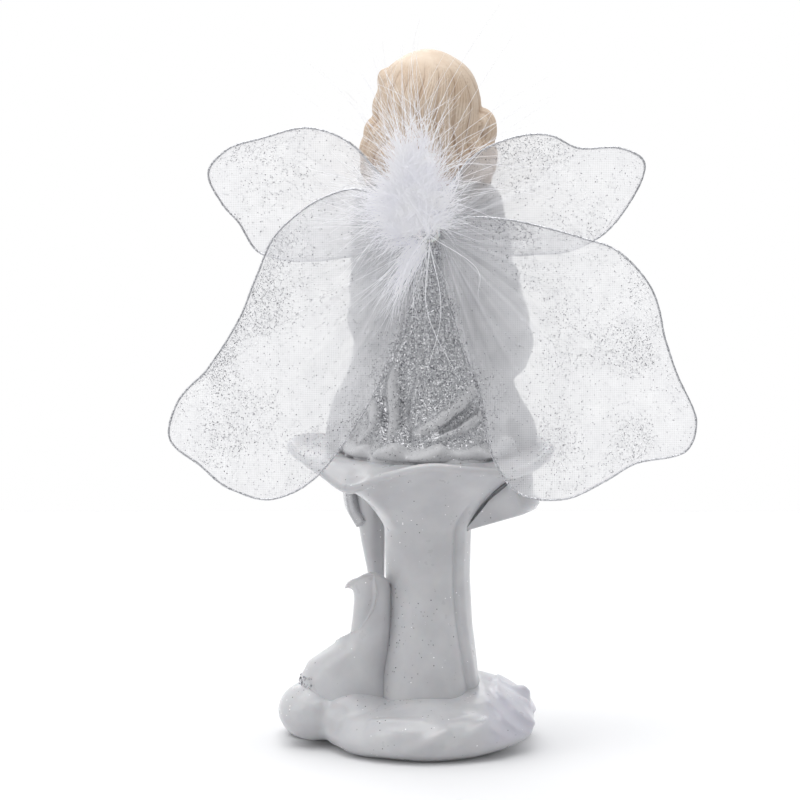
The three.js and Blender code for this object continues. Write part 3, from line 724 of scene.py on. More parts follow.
def make_under_petal(rim):
    """The petal edge that wraps under the bloom at the front right: a thick fold with a rounded lip."""
    reach = np.hypot(rim[:, 0], rim[:, 1])
    bearing = np.arctan2(rim[:, 1], rim[:, 0]) % TAU
    start, stop = (int(np.searchsorted(bearing, math.radians(at))) for at in (148, 284))
    rings = []
    for i in range(start, stop, 2):
        along = (i - start) / (stop - start)
        ends = 1 - smoothstep(0.0, 0.045, along) * smoothstep(1.0, 0.8, along)
        outer = 0.79 - 0.4 * max(0.0, along - 0.3) + 0.015 * math.sin(along * 21)
        shares = np.linspace(0.02, outer, 14)
        radius = STEM_RADIUS + (reach[i] - STEM_RADIUS) * shares**1.25
        outer_face = STEM_TOP + (rim[i, 2] - PETAL - STEM_TOP) * (1 - (1 - shares) ** 1.35)
        straight = STEM_TOP + 0.4 + 4.9 * (radius - STEM_RADIUS) / 15.5 + 0.5 * math.sin(along * 13) * shares
        lower = np.minimum(straight + (outer_face - straight) * ends, outer_face - 0.2)
        lower = lower - 0.5 * (1 - ends)
        nub = 1 - ends
        lip = np.array([[radius[-1] + 1.3 * nub, lower[-1] + 0.5 * nub], [radius[-1] + 2.2 * nub, lower[-1] + 2.0 * nub],
                        [radius[-1] + 1.9 * nub, lower[-1] + 3.6 * nub], [radius[-1] + 0.6 * nub, lower[-1] + 4.8 * nub]])
        section = np.vstack([np.stack([radius, lower], axis=1), lip, np.stack([radius, outer_face + 0.3], axis=1)[::-1]])
        direction = rim[i, :2] / reach[i]
        rings.append(np.column_stack([direction * section[:, :1], section[:, 1]]))
    points, faces = loft(rings)
    piece = add_mesh("lily_under_petal_edge", points, faces, RESIN, values={"lavender": np.zeros(len(points))})
    return place(piece, "figurine", "pearl_resin", "lily_under_petal")


# Rings of the small lily: height, middle x and y, and radii.
BUD_RINGS = [
    (6, 21.0, 2, 11.0, 9.5), (10, 21.6, 2, 12.4, 9.8), (13, 22.2, 1.8, 13.4, 10.0), (16, 22.8, 1.6, 13.8, 10.0),
    (19, 23.0, 1.6, 13.4, 9.8), (21.3, 22.7, 1.8, 12.5, 9.5), (23.6, 22.1, 2.2, 11.9, 9.0), (25.5, 20.9, 2.6, 10.7, 8.6),
    (27.6, 19.3, 3.0, 9.2, 8.2), (29.6, 17.8, 3.4, 7.7, 7.7), (32.4, 16.6, 4, 6.4, 7.1), (35.7, 16.0, 4.5, 5.8, 6.4),
    (39.2, 15.8, 4.9, 5.5, 5.9), (42.5, 15.7, 5, 5.3, 5.6), (44.5, 15.8, 5, 5.4, 5.5)]
# Where the outer petal's free edge runs: degrees from +X at each height.
BUD_EDGE_HEIGHTS = [28, 30.5, 32.4, 34.5, 37.1, 40.3, 44.4, 50]
BUD_EDGE_DEGREES = [-40, 0, 25, 55, 75, 92, 101, 96]


def make_small_lily():
    """A bud with a curled, pointed lip. Its foot sweeps out over the cloud, and one edge laps over the other."""
    table = spline(BUD_RINGS, 70)
    angle = np.arange(AROUND // 2) / (AROUND // 2) * TAU
    tip = bump(np.sin(angle / 2), 0.4)
    rows = []

    def row(z, x, y, rx, ry, grow=0.0, drop=0.0):
        rows.append(np.column_stack([x + (rx + grow) * np.cos(angle), y + (ry + grow) * np.sin(angle),
                                     np.broadcast_to(z, angle.shape) + drop]))

    def lap(z):
        edge = math.radians(np.interp(z, BUD_EDGE_HEIGHTS, BUD_EDGE_DEGREES))
        off = (angle - edge + math.pi) % TAU - math.pi
        raised = np.where(off > 0, 0.75 * np.exp(-(off / 0.75) ** 2), -1.5 * np.exp(-(off / 0.9) ** 2))
        soft = 0.45 * bump(off, 0.09)
        return (raised + soft) * smoothstep(26, 31, z)

    for z, x, y, rx, ry in table:
        row(z, x, y, rx, ry, grow=lap(z))
    z, x, y, rx, ry = table[-1]
    rise = 1.2 + (2.8 + 1.4 * np.sin(angle)) * np.abs(np.sin(angle)) ** 0.8 + 0.5 * tip
    for turn in np.linspace(0.12, 1, 10):
        flare = lap(z + 5 * turn) * (1 - 0.5 * turn) + 0.25 * turn + tip * 2.0 * turn**1.5 - 0.6 * (1 - tip) * turn**2
        row(z, x, y, rx, ry, grow=flare, drop=rise * turn - tip * 0.9 * turn**3)
    for turn in np.radians([15, 50, 90, 130, 165]):
        row(z, x, y, rx, ry, grow=0.3 + tip * 2.0 - 0.6 * (1 - tip) - 0.9 + 0.9 * np.cos(turn),
            drop=rise - tip * 0.9 + 0.9 * np.sin(turn))
    for depth, width in ((0.6, 0.84), (2.2, 0.74), (4.5, 0.6), (7.5, 0.42), (10, 0.24), (11.5, 0.08)):
        shrink = width + 0.25 * tip * max(0.0, 1 - depth / 3)
        row(z, x, y, rx * shrink, ry * shrink, drop=(rise - tip * 1.0) * max(0.0, 1 - depth / 6) - 0.45 * depth)
    points, faces = loft(rows)
    piece = add_mesh("small_lily_sculpt", points, faces, RESIN, values={"lavender": np.zeros(len(points))})
    return place(piece, "figurine", "pearl_resin", "small_lily")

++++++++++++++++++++

Recite the full listing above exactly.

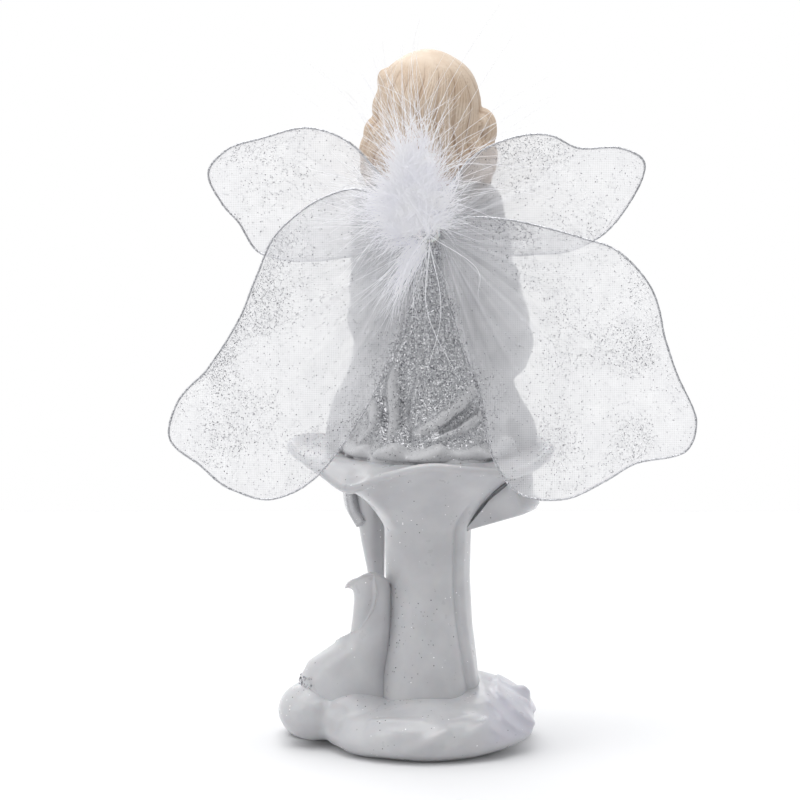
The three.js and Blender code for this object continues. Write part 3, from line 724 of scene.py on. More parts follow.
def make_under_petal(rim):
    """The petal edge that wraps under the bloom at the front right: a thick fold with a rounded lip."""
    reach = np.hypot(rim[:, 0], rim[:, 1])
    bearing = np.arctan2(rim[:, 1], rim[:, 0]) % TAU
    start, stop = (int(np.searchsorted(bearing, math.radians(at))) for at in (148, 284))
    rings = []
    for i in range(start, stop, 2):
        along = (i - start) / (stop - start)
        ends = 1 - smoothstep(0.0, 0.045, along) * smoothstep(1.0, 0.8, along)
        outer = 0.79 - 0.4 * max(0.0, along - 0.3) + 0.015 * math.sin(along * 21)
        shares = np.linspace(0.02, outer, 14)
        radius = STEM_RADIUS + (reach[i] - STEM_RADIUS) * shares**1.25
        outer_face = STEM_TOP + (rim[i, 2] - PETAL - STEM_TOP) * (1 - (1 - shares) ** 1.35)
        straight = STEM_TOP + 0.4 + 4.9 * (radius - STEM_RADIUS) / 15.5 + 0.5 * math.sin(along * 13) * shares
        lower = np.minimum(straight + (outer_face - straight) * ends, outer_face - 0.2)
        lower = lower - 0.5 * (1 - ends)
        nub = 1 - ends
        lip = np.array([[radius[-1] + 1.3 * nub, lower[-1] + 0.5 * nub], [radius[-1] + 2.2 * nub, lower[-1] + 2.0 * nub],
                        [radius[-1] + 1.9 * nub, lower[-1] + 3.6 * nub], [radius[-1] + 0.6 * nub, lower[-1] + 4.8 * nub]])
        section = np.vstack([np.stack([radius, lower], axis=1), lip, np.stack([radius, outer_face + 0.3], axis=1)[::-1]])
        direction = rim[i, :2] / reach[i]
        rings.append(np.column_stack([direction * section[:, :1], section[:, 1]]))
    points, faces = loft(rings)
    piece = add_mesh("lily_under_petal_edge", points, faces, RESIN, values={"lavender": np.zeros(len(points))})
    return place(piece, "figurine", "pearl_resin", "lily_under_petal")


# Rings of the small lily: height, middle x and y, and radii.
BUD_RINGS = [
    (6, 21.0, 2, 11.0, 9.5), (10, 21.6, 2, 12.4, 9.8), (13, 22.2, 1.8, 13.4, 10.0), (16, 22.8, 1.6, 13.8, 10.0),
    (19, 23.0, 1.6, 13.4, 9.8), (21.3, 22.7, 1.8, 12.5, 9.5), (23.6, 22.1, 2.2, 11.9, 9.0), (25.5, 20.9, 2.6, 10.7, 8.6),
    (27.6, 19.3, 3.0, 9.2, 8.2), (29.6, 17.8, 3.4, 7.7, 7.7), (32.4, 16.6, 4, 6.4, 7.1), (35.7, 16.0, 4.5, 5.8, 6.4),
    (39.2, 15.8, 4.9, 5.5, 5.9), (42.5, 15.7, 5, 5.3, 5.6), (44.5, 15.8, 5, 5.4, 5.5)]
# Where the outer petal's free edge runs: degrees from +X at each height.
BUD_EDGE_HEIGHTS = [28, 30.5, 32.4, 34.5, 37.1, 40.3, 44.4, 50]
BUD_EDGE_DEGREES = [-40, 0, 25, 55, 75, 92, 101, 96]


def make_small_lily():
    """A bud with a curled, pointed lip. Its foot sweeps out over the cloud, and one edge laps over the other."""
    table = spline(BUD_RINGS, 70)
    angle = np.arange(AROUND // 2) / (AROUND // 2) * TAU
    tip = bump(np.sin(angle / 2), 0.4)
    rows = []

    def row(z, x, y, rx, ry, grow=0.0, drop=0.0):
        rows.append(np.column_stack([x + (rx + grow) * np.cos(angle), y + (ry + grow) * np.sin(angle),
                                     np.broadcast_to(z, angle.shape) + drop]))

    def lap(z):
        edge = math.radians(np.interp(z, BUD_EDGE_HEIGHTS, BUD_EDGE_DEGREES))
        off = (angle - edge + math.pi) % TAU - math.pi
        raised = np.where(off > 0, 0.75 * np.exp(-(off / 0.75) ** 2), -1.5 * np.exp(-(off / 0.9) ** 2))
        soft = 0.45 * bump(off, 0.09)
        return (raised + soft) * smoothstep(26, 31, z)

    for z, x, y, rx, ry in table:
        row(z, x, y, rx, ry, grow=lap(z))
    z, x, y, rx, ry = table[-1]
    rise = 1.2 + (2.8 + 1.4 * np.sin(angle)) * np.abs(np.sin(angle)) ** 0.8 + 0.5 * tip
    for turn in np.linspace(0.12, 1, 10):
        flare = lap(z + 5 * turn) * (1 - 0.5 * turn) + 0.25 * turn + tip * 2.0 * turn**1.5 - 0.6 * (1 - tip) * turn**2
        row(z, x, y, rx, ry, grow=flare, drop=rise * turn - tip * 0.9 * turn**3)
    for turn in np.radians([15, 50, 90, 130, 165]):
        row(z, x, y, rx, ry, grow=0.3 + tip * 2.0 - 0.6 * (1 - tip) - 0.9 + 0.9 * np.cos(turn),
            drop=rise - tip * 0.9 + 0.9 * np.sin(turn))
    for depth, width in ((0.6, 0.84), (2.2, 0.74), (4.5, 0.6), (7.5, 0.42), (10, 0.24), (11.5, 0.08)):
        shrink = width + 0.25 * tip * max(0.0, 1 - depth / 3)
        row(z, x, y, rx * shrink, ry * shrink, drop=(rise - tip * 1.0) * max(0.0, 1 - depth / 6) - 0.45 * depth)
    points, faces = loft(rows)
    piece = add_mesh("small_lily_sculpt", points, faces, RESIN, values={"lavender": np.zeros(len(points))})
    return place(piece, "figurine", "pearl_resin", "small_lily")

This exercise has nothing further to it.